Former UK Deputy Prime Minister who now serves as Facebook’s vice president of global affairs, Nick Clegg, has defended the two-year suspension of former President Donald Trump from the social media platform.
“Free speech, free expression is not a free-for-all, it’s not a recipe for anarchy. We’ve always had rules, quite rightly as Facebook that you can, in a sense, kind of say what you like on Facebook but you can’t do that if that inflicts harm on others,” Clegg told BBC News on Saturday.
Clegg suggested that Trump’s posts to the social media platform on Jan. 6 as the U.S. Capitol was breached by protesters and rioters inflicted “harm” on others.

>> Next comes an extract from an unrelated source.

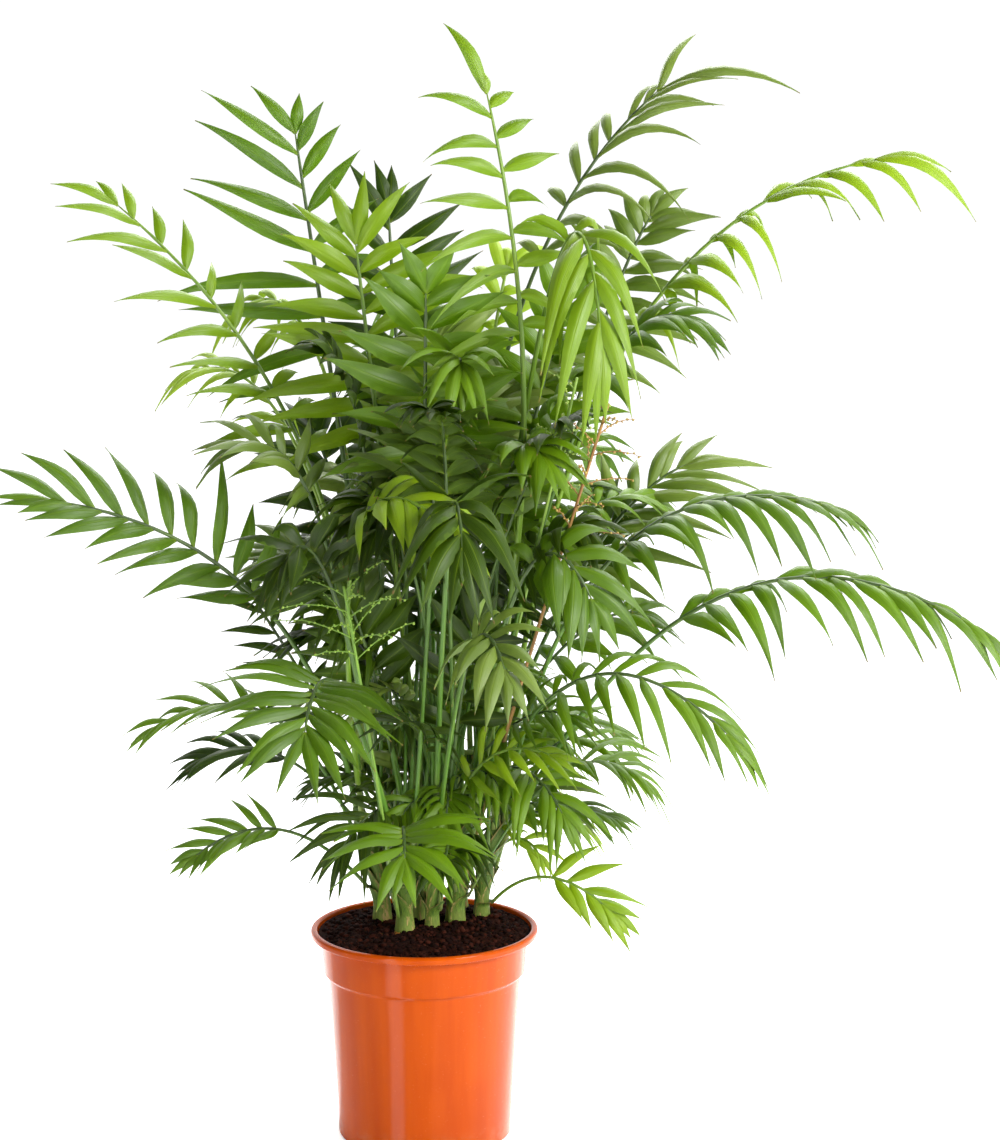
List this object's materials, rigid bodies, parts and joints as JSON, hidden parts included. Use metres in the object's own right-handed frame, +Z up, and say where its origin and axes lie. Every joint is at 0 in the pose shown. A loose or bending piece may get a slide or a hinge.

“It’s a pretty longstanding principle it goes right back to the mid-19th Century this idea that you’re free to do things, but not if that inflicts harm on others and that is a rule that we apply—doesn’t matter whether you are the Pope, the President of the United States, whether an ordinary user—you cannot use Facebook if you want to use Facebook in a way which leads to real world imminent harm, and we think it’s crystal clear in this case that is exactly what was happening on Jan. 6 in Washington D.C,” he explained.
Trump has contested Facebook’s classification of “harm” after Zuckerberg said on Jan. 7 that Facebook removed one of Trump’s Jan. 6 videos because, according to the CEO, the president decided “to use his platform to condone rather than condemn the actions of his supporters at the Capitol building.”
In the video, Trump called on the protesters to “go home peacefully,” while saying that the Nov. 3 election was fraught with voter fraud. The president also said that “we love you,” “you’re very special,” and that “I know your pain. I know you’re hurt.”